SUGGESTED ROUND TRIPS & LOOPS: Carruthers Cove Trail to the beach offers a wonderful short round trip. You can continue south to Ossagon Creek and return from there, or loop back by ascending Ossagon Trail and return on Drury Parkway and Coastal Drive. Other pleasant choices start from Fern Canyon Trailhead. You can walk north on the Coastal Trail to Butler Creek and back, 5¼ miles, or Ossagon Creek, 6¼ miles, or make a 7½-mile loop by turning east on West Ridge Trail, then returning south along Friendship Ridge Trail. Also consider the short one mile loop through amazing Fern Canyon.

Distance: 6⅜ miles (10.3 kilometers).

Open to: Hikers. Bicyclists from Ossagon Trail south.

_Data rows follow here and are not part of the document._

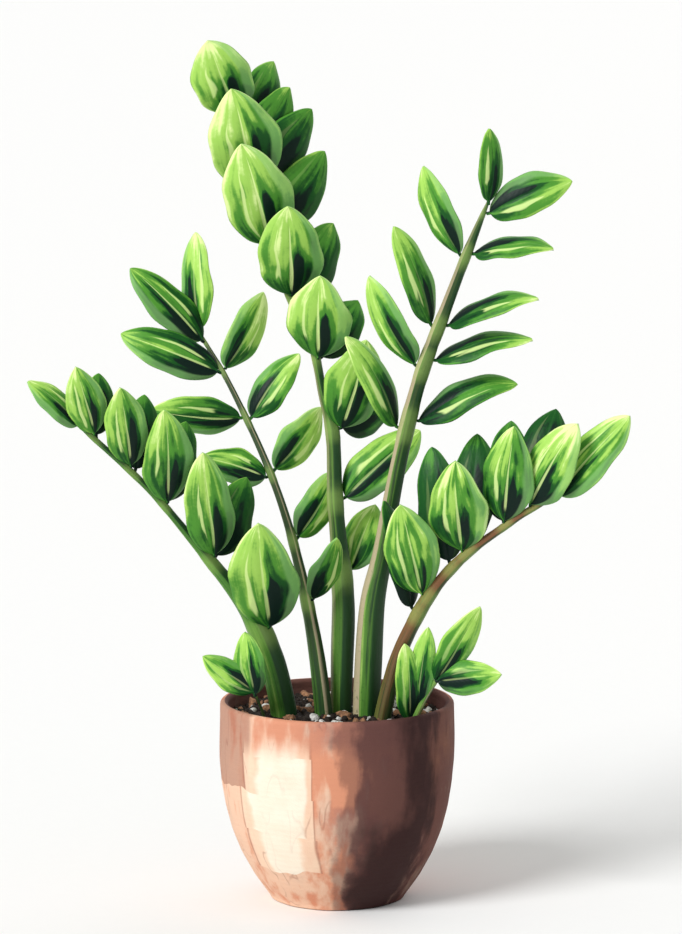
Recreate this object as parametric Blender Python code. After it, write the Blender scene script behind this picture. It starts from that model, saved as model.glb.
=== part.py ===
"""Potted ZZ plant: a round planter, its soil, five arching fronds and two young shoots.

Metres, +Z up. The origin is the centre of the planter's flat foot, and -Y is the front.
A frond is a tapering stem that carries two rows of leaflets. Each leaflet is a body of its
own, standing a hair's breadth off the stem, and most stems run out into a last leaflet.
"""

from collections import namedtuple
from math import cos, pi, radians, sin

import bmesh
import bpy
from mathutils import Quaternion, Vector

# Planter
RIM_RADIUS = 0.090
FOOT_RADIUS = 0.051
POT_HEIGHT = 0.153
UPRIGHT_RIM = 0.028  # the upright stretch of wall at the top
BELLY_POWER = 2.6  # how full the curve from foot to upright rim is
WALL = 0.006
FLOOR = 0.008

# Soil
SOIL_DROP = 0.010  # from the lip down to the soil around the stems
SOIL_MOUND = 0.003  # how much lower the soil lies at the wall
MOUND_RADIUS = 0.060  # the level middle of the soil
PLANTING_DEPTH = 0.032
ROOT_TAPER = 0.8  # a stem's thickness at its planted foot, as a share of that at the soil
CLEARANCE = 0.0003  # between any two pieces that touch

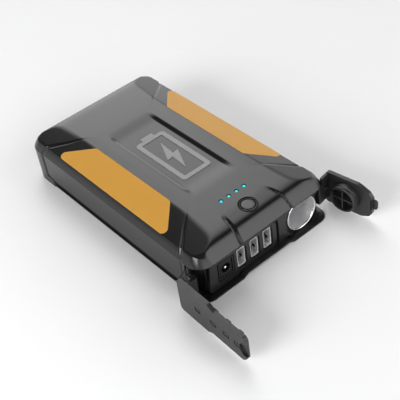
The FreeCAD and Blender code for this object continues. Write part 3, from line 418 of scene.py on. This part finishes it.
# The back and front creases, at distances from the middle plane, and the flank between them: where
# its sinking starts and where it is full, and its depth.
CREASE_X = [23.0, 36.0, 45.0, 50.5]
BACK_CREASE = [45.5, 56.0, 64.8, 71.0]
FRONT_CREASE = [-48.0, -58.0, -66.0, -70.0]
FLANK, FLANK_EDGE, FLANK_DEPTH = 23.0, 46.0, 0.5

# The sunken panel: half its width, the run of its sloping sides, its depth, and where its ends start
# and over what length they fade in.
RECESS_EDGE, RECESS_RUN, RECESS_DEPTH = 17.5, 2.8, 1.15
RECESS_FRONT, RECESS_BACK = -46.0, 42.0
FRONT_FADE, BACK_FADE = 15.0, 12.0


def relief(x, y):
    """How far the surface is sunk below the plain form, along its normal."""
    ax = np.abs(x)
    back, front = np.interp(ax, CREASE_X, BACK_CREASE), np.interp(ax, CREASE_X, FRONT_CREASE)
    # The flanks between the creases are sunk, less so at their outer edge, with a groove at each crease.
    reach = ramp(ax, FLANK, FLANK_EDGE - FLANK) - 0.4 * ramp(ax, FLANK_EDGE, 4.0)
    inside = smooth_step(back - y, -0.3, 0.3) * smooth_step(y - front, -0.3, 0.3)
    sunk = FLANK_DEPTH * reach * inside
    groove = 0.65 * ramp(ax, 25.0, 18.0)
    width = 0.45 + 0.45 * ramp(ax, 25.0, 22.0)
    for line, towards in ((back, 1), (front, -1)):
        sunk = sunk + groove * np.exp(-((y - line - 0.3 * towards) / width) ** 2)
    ends = smooth_step(y - RECESS_FRONT, 0, FRONT_FADE) * smooth_step(RECESS_BACK - y, 0, BACK_FADE)
    sunk = sunk + RECESS_DEPTH * ends * np.clip((RECESS_EDGE - ax) / RECESS_RUN, 0, 1)
    # The middle of the front slope is set back between two fading slots, which lean outwards.
    left, right = -16.0 - 0.14 * (-66 - y), 17.0 + 0.24 * (-70 - y)
    fade = smooth_step(-y, 67.0, 76.0)
    step = 0.45 * fade * smooth_step(x - left, -0.4, 0.4) * smooth_step(right - x, -0.4, 0.4)
    slots = fade * (0.8 * np.exp(-((x - left) / 1.0) ** 2) + 0.6 * np.exp(-((x - right) / 0.6) ** 2))
    return sunk + np.where(y < -60, step + slots, 0)


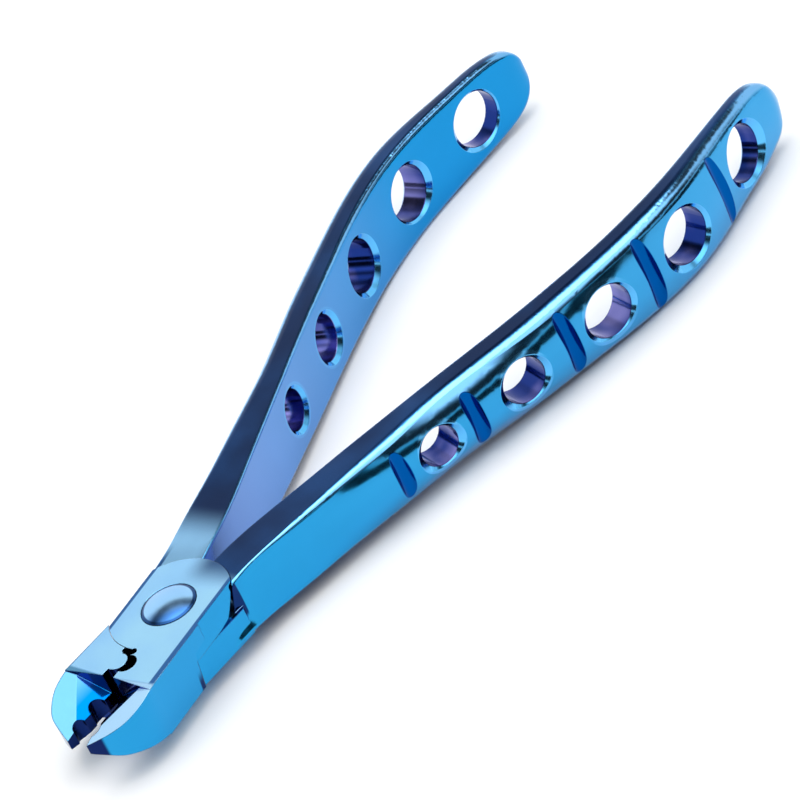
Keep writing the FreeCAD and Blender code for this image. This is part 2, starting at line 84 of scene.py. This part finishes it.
# ---------------------------------------------------------------- materials
class Net:
    """small helper that builds scalar expressions as shader nodes"""

    def __init__(self, nt):
        self.nt = nt

    def m(self, op, *args):
        n = self.nt.nodes.new("ShaderNodeMath")
        n.operation = op
        for i, a in enumerate(args):
            if isinstance(a, (int, float)):
                n.inputs[i].default_value = a
            else:
                self.nt.links.new(a, n.inputs[i])
        return n.outputs[0]

    def step(self, v, lo, hi, smooth=True):
        n = self.nt.nodes.new("ShaderNodeMapRange")
        n.interpolation_type = "SMOOTHSTEP" if smooth else "LINEAR"
        flip = lo > hi
        n.inputs["From Min"].default_value = min(lo, hi)
        n.inputs["From Max"].default_value = max(lo, hi)
        n.inputs["To Min"].default_value = 1.0 if flip else 0.0
        n.inputs["To Max"].default_value = 0.0 if flip else 1.0
        self.nt.links.new(v, n.inputs["Value"])
        return n.outputs["Result"]

    def mix(self, fac, a, b):
        n = self.nt.nodes.new("ShaderNodeMix")
        n.data_type = "RGBA"
        self.nt.links.new(fac, n.inputs[0])
        for s, v in ((6, a), (7, b)):
            if isinstance(v, tuple):
                n.inputs[s].default_value = (v[0], v[1], v[2], 1)
            else:
                self.nt.links.new(v, n.inputs[s])
        return n.outputs[2]

    def noise(self, vec, scale, detail, stretch=None):
        if stretch is not None:
            mp = self.nt.nodes.new("ShaderNodeMapping")
            mp.inputs["Scale"].default_value = stretch
            self.nt.links.new(vec, mp.inputs["Vector"])
            vec = mp.outputs[0]
        n = self.nt.nodes.new("ShaderNodeTexNoise")
        n.inputs["Scale"].default_value = scale
        n.inputs["Detail"].default_value = detail
        self.nt.links.new(vec, n.inputs["Vector"])
        return n.outputs["Fac"]


OPEN = math.radians(4.15)
HOLES = [(12.25, 45.02, -14.80, 3.20), (16.34, 60.77, -14.50, 3.66), (19.95, 77.20, -10.60, 4.19),
         (21.25, 94.50, -1.60, 4.45), (18.60, 112.75, 12.00, 4.50)]
FLUTES = [(14.28, 37.05), (17.28, 50.75), (21.42, 68.90), (24.15, 85.45), (23.30, 105.03)]


def metal(name, side):
    # side: +1 for the half whose handle is on +X, -1 for the other, 0 for rivets
    mat = bpy.data.materials.new(name)
    mat.use_nodes = True
    nt = mat.node_tree
    b = nt.nodes["Principled BSDF"]
    b.inputs["Metallic"].default_value = 1.0
    e = Net(nt)
    tc = nt.nodes.new("ShaderNodeTexCoord")
    sp = nt.nodes.new("ShaderNodeSeparateXYZ")
    nt.links.new(tc.outputs["Object"], sp.inputs[0])
    sn = nt.nodes.new("ShaderNodeSeparateXYZ")
    nt.links.new(tc.outputs["Normal"], sn.inputs[0])
    # millimetres about the pivot
    x = e.m("MULTIPLY", e.m("SUBTRACT", sp.outputs[0], PIVOT.x), 1000.0)
    y = e.m("MULTIPLY", e.m("SUBTRACT", sp.outputs[1], PIVOT.y), 1000.0)
    z = e.m("MULTIPLY", e.m("SUBTRACT", sp.outputs[2], PIVOT.z), 1000.0)
    nz = e.m("ABSOLUTE", sn.outputs[2])
    nx, ny = sn.outputs[0], sn.outputs[1]
    r = e.m("SQRT", e.m("ADD", e.m("MULTIPLY", x, x), e.m("MULTIPLY", y, y)))
    cloud = e.noise(tc.outputs["Object"], 60.0, 3.0)
    fine = e.noise(tc.outputs["Object"], 900.0, 4.0)
    if side:
        # closed-position coordinates of this half, mirrored so its handle is on +X
        c, s = math.cos(OPEN), math.sin(OPEN)
        xm = e.m("MULTIPLY", x, float(side))
        nxm = e.m("MULTIPLY", nx, float(side))
        xc = e.m("SUBTRACT", e.m("MULTIPLY", xm, c), e.m("MULTIPLY", y, s))
        yc = e.m("ADD", e.m("MULTIPLY", xm, s), e.m("MULTIPLY", y, c))
        top = e.step(nz, 0.90, 0.985)
        handle = e.step(yc, 12.0, 20.0) if side < 0 else e.step(yc, 5.5, 9.0)
        if side < 0:
            # painted shade: the lap darkens towards the crotch
            crotch_painted_shade = e.m("MULTIPLY", e.m("MULTIPLY", e.step(yc, 3.5, 9.5), e.step(xc, 2.5, -2.5)), 0.92)
            handle = e.m("MAXIMUM", handle, crotch_painted_shade)
        jaw = e.step(yc, -15.0, -15.6)
        # sides: mid blue, inner faces a little more violet near the joint
        inner = e.m("MULTIPLY", e.step(nxm, -0.55, -0.9), e.step(yc, 5.0, 12.0))
        along = e.step(yc, 15.0, 95.0, False)
        inner_col = e.mix(along, (0.17, 0.30, 0.64), (0.012, 0.27, 0.62))
        col = e.mix(inner, e.mix(along, (0.022, 0.31, 0.64), (0.05, 0.34, 0.68)), inner_col)
        # painted highlight: the rounded upper and lower edges of the handles get a paler band
        fil = e.m("MULTIPLY", e.m("MULTIPLY", e.step(nz, 0.42, 0.66), e.step(nz, 0.985, 0.90)), handle)
        col = e.mix(fil, col, (0.17, 0.46, 0.82))
        # flats: painted light, a pale painted highlight on the joint and a navy painted dark reflection on the
        # handles
        flat = e.mix(handle, (0.31, 0.64, 1.0), (0.006, 0.026, 0.095))
        flat = e.mix(e.step(cloud, 0.35, 0.75), flat, e.mix(handle, (0.36, 0.70, 1.0), (0.014, 0.065, 0.21)))
        col = e.mix(top, col, flat)
        # nose hollow and its back wall: painted shade, the hollow deep blue grading to a paler blue across it, the
        # back wall darker still
        hol = e.m("MULTIPLY", jaw, e.step(nz, 0.55, 0.80))
        out = e.step(xc, -2.0, -7.2, False)
        col = e.mix(hol, col, e.mix(out, (0.0, 0.13, 0.47), (0.14, 0.33, 0.56)))
        wall = e.m("MULTIPLY", e.m("MULTIPLY", e.step(yc, -14.6, -15.0), e.step(e.m("ABSOLUTE", ny), 0.6, 0.9)),
                   e.step(yc, -17.2, -16.6))
        col = e.mix(wall, col, (0.0, 0.045, 0.30))
        # jaw rim: painted highlight on the upper lap half, painted shade on the lower lap half
        rim = e.m("MULTIPLY", jaw, e.step(nz, 0.915, 0.935))
        col = e.mix(rim, col, (0.10, 0.30, 0.50) if side > 0 else (0.40, 0.68, 0.96))
        # painted dark reflection: the flat's border on the joint and jaws rolls over into a thin dark line
        axc = e.m("ABSOLUTE", xc)
        line = e.m("MULTIPLY", e.m("MULTIPLY", e.step(axc, 6.70, 6.92), e.step(axc, 7.90, 7.60)),
                   e.m("MULTIPLY", top, e.m("SUBTRACT", 1.0, jaw)))
        col = e.mix(e.m("MULTIPLY", line, e.step(yc, 12.0, 8.0)), col, (0.03, 0.13, 0.36))
        # painted shade on the meshing edges of the jaws
        mate = e.m("MULTIPLY", e.m("MULTIPLY", e.step(yc, -9.0, -9.8), e.step(nz, 0.5, 0.2)),
                   e.step(e.m("ABSOLUTE", xc), 3.0, 2.4))
        col = e.mix(mate, col, (0.006, 0.018, 0.10))
        # painted shade on the shoulders around the laps
        sh = e.m("MULTIPLY", e.m("MULTIPLY", e.step(r, 8.0, 8.3), e.step(r, 10.15, 9.98)), e.step(nz, 0.5, 0.3))
        sh = e.m("MULTIPLY", sh, e.step(e.m("ABSOLUTE", xc), 7.2, 7.0))
        col = e.mix(sh, col, (0.008, 0.03, 0.13))
        # thumb flutes: painted shade in the grooves
        fl = None
        for fx, fy in FLUTES:
            dx, dy = e.m("SUBTRACT", xc, fx), e.m("SUBTRACT", yc, fy)
            d = e.m("SQRT", e.m("ADD", e.m("MULTIPLY", dx, dx), e.m("MULTIPLY", dy, dy)))
            k = e.step(d, 1.46, 1.34)
            fl = k if fl is None else e.m("MAXIMUM", fl, k)
        col = e.mix(fl, col, (0.0, 0.085, 0.34))
        # hole walls: painted shade with a streaky tone; their bevels: a painted highlight
        ho = be = None
        for hx, hy, lean, hr in HOLES:
            a = math.radians(lean)
            ax, ay = math.cos(a), math.sin(a)
            q = e.m("SUBTRACT", e.m("MULTIPLY", e.m("SUBTRACT", yc, hy), ax),
                    e.m("MULTIPLY", e.m("SUBTRACT", xc, hx), ay))
            d = e.m("SQRT", e.m("ADD", e.m("MULTIPLY", q, q), e.m("MULTIPLY", z, z)))
            k = e.step(d, hr + 0.09, hr + 0.03)
            w = e.step(d, hr + 1.15, hr + 1.0)
            ho = k if ho is None else e.m("MAXIMUM", ho, k)
            be = w if be is None else e.m("MAXIMUM", be, w)
        streak = e.noise(tc.outputs["Object"], 140.0, 2.0, (1.0, 1.0, 0.25))
        hole_col = e.mix(e.step(streak, 0.42, 0.70), (0.012, 0.035, 0.22), (0.20, 0.20, 0.52))
        bev = e.m("MULTIPLY", be, e.m("MULTIPLY", e.step(e.m("ABSOLUTE", nxm), 0.97, 0.90), e.step(nz, 0.9, 0.85)))
        col = e.mix(bev, col, (0.12, 0.50, 0.92))
        col = e.mix(ho, col, hole_col)
        # finish: polished sides, finely brushed flats
        rough = e.m("ADD", e.m("MULTIPLY", top, 0.12), e.m("ADD", 0.10, e.m("MULTIPLY", fine, 0.05)))
        nt.links.new(rough, b.inputs["Roughness"])
        lines = e.noise(tc.outputs["Object"], 1.0, 3.0, (220.0, 5200.0, 220.0))
        lines2 = e.noise(tc.outputs["Object"], 1.0, 3.0, (5200.0, 260.0, 260.0))
        height = e.m("ADD", e.m("MULTIPLY", e.m("MULTIPLY", lines, handle), top),
                     e.m("MULTIPLY", e.m("MULTIPLY", lines2, e.m("SUBTRACT", 0.35, e.m("MULTIPLY", handle, 0.35))), top))
        height = e.m("ADD", height, e.m("MULTIPLY", fine, 0.025))
    else:
        # painted shade: a dark ring where the head meets the body and on the steep sides of the head
        ring = e.m("MULTIPLY", e.step(r, 3.75, 3.95), e.step(r, 4.6, 4.4))
        low = e.step(nz, 0.6, 0.4)
        col = e.mix(e.step(cloud, 0.3, 0.8), (0.26, 0.55, 0.92), (0.36, 0.66, 0.98))
        # painted shade: one side of the dome darker
        shade = e.step(e.m("SUBTRACT", e.m("MULTIPLY", x, 0.72), e.m("MULTIPLY", y, 0.69)), 0.4, 3.0)
        col = e.mix(shade, col, (0.05, 0.17, 0.46))
        col = e.mix(ring, col, (0.02, 0.075, 0.22))
        col = e.mix(low, col, (0.012, 0.05, 0.16))
        rough = e.m("ADD", 0.16, e.m("MULTIPLY", fine, 0.10))
        nt.links.new(rough, b.inputs["Roughness"])
        height = e.m("MULTIPLY", fine, 0.25)
    # slow tint drift in the coating
    drift = nt.nodes.new("ShaderNodeHueSaturation")
    nt.links.new(col, drift.inputs["Color"])
    nt.links.new(e.m("ADD", 0.90, e.m("MULTIPLY", cloud, 0.20)), drift.inputs["Value"])
    nt.links.new(drift.outputs[0], b.inputs["Base Color"])
    bevel = nt.nodes.new("ShaderNodeBevel")
    bevel.samples = 6
    bevel.inputs["Radius"].default_value = 0.00022
    bump = nt.nodes.new("ShaderNodeBump")
    bump.inputs["Strength"].default_value = 0.16
    bump.inputs["Distance"].default_value = 0.00004
    nt.links.new(height, bump.inputs["Height"])
    nt.links.new(bevel.outputs[0], bump.inputs["Normal"])
    nt.links.new(bump.outputs[0], b.inputs["Normal"])
    return mat


SIDE = {"lower_lap_half": 1, "upper_lap_half": -1}
for n, o in nodes.items():
    m = metal("steel_" + n, SIDE.get(n, 0))
    for s in range(max(1, len(o.material_slots))):
        if len(o.material_slots) == 0:
            o.data.materials.append(m)
        else:
            o.material_slots[s].material = m

# ---------------------------------------------------------------- light
# a plain studio: white far wall low down, dark panel above it, bright overhead
# box, and a dark room on the near side with one slim light strip
sc.view_settings.view_transform = "Standard"
world = bpy.data.worlds.new("studio")
sc.world = world
world.use_nodes = True
wt = world.node_tree
bg = wt.nodes["Background"]
w = Net(wt)
wc = wt.nodes.new("ShaderNodeTexCoord")
ws = wt.nodes.new("ShaderNodeSeparateXYZ")
wt.links.new(wc.outputs["Generated"], ws.inputs[0])
side = w.m("ADD", w.m("MULTIPLY", ws.outputs[0], 0.80), w.m("MULTIPLY", ws.outputs[1], -0.60))
near = w.step(side, -0.15, 0.15)
el = ws.outputs[2]
far_low = w.m("MULTIPLY", w.step(el, 0.70, 0.64), 1.0)
far_top = w.m("MULTIPLY", w.step(el, 0.80, 0.90), 1.7)
far_v = w.m("ADD", w.m("ADD", far_low, far_top), 0.05)
strip = w.m("MULTIPLY", w.step(el, 0.22, 0.25), w.step(el, 0.33, 0.30))
near_v = w.m("ADD", w.m("ADD", w.m("MULTIPLY", strip, 0.9), w.m("MULTIPLY", w.step(el, 0.50, 0.72), 1.7)), 0.03)
val = w.m("ADD", w.m("MULTIPLY", far_v, w.m("SUBTRACT", 1.0, near)), w.m("MULTIPLY", near_v, near))
wt.links.new(w.m("MULTIPLY", val, 1.0), bg.inputs["Strength"])
bg.inputs["Color"].default_value = (1, 1, 1, 1)


def area(name, pos, target, w, h, power, color=(1, 1, 1)):
    d = bpy.data.lights.new(name, "AREA")
    d.shape = "RECTANGLE"
    d.size = w
    d.size_y = h
    d.energy = power
    d.color = color
    o = bpy.data.objects.new(name, d)
    o.location = pos
    q = (Vector(target) - Vector(pos)).to_track_quat("-Z", "Y")
    o.rotation_euler = q.to_euler()
    sc.collection.objects.link(o)
    return o


area("key", (0.1, 0.2, 1.3), (0, 0, 0), 1.0, 1.0, 5)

Surface: Trail, beach, gravel road.

Access point: Carruthers Cove Trailhead.

How to get there: Turn west off Highway 101 north of Orick and south of the Klamath River onto N. B. Drury Parkway at Milepost 137.45 (Humboldt County) from south, .Milepost 0.3 (Del Norte County) from north. Go south .9 mile and turn right on Coastal Drive. Go 1.0 mile to trailhead on left marked by a sign "COASTAL TRAIL."

Other access: Via Ossagon Trail.

Difficulty: Easy

Elevation gain/loss: 40 feet+/580 feet-.

Cautions: Stay away from wild elk. Mountain lions also frequent this area.

Further information: Prairie Creek State Park (707) 464-6101, ext. 5300.

Facilities: None at access point. Chemical toilets at Ossagon Creek Camp and Gold Bluffs Beach Campground. Water at Gold Bluffs Beach Campground or purified from creeks. Toilets near Fern Canyon at end of Gold Bluffs Beach Road.

Campgrounds: Ossagon Creek Camp on the trail at 3 miles must be reserved in advance through Prairie Creek Redwoods State Park. Gold Bluffs Beach Campground has car camping with solar showers. Nearby Gold Bluffs Hike/Bike Camp has no auto access.

Lodging: Park Motel is on Highway 101 at Davison Road. Other motels are in Orick. DeMartin Redwood Hostel is 11 miles north.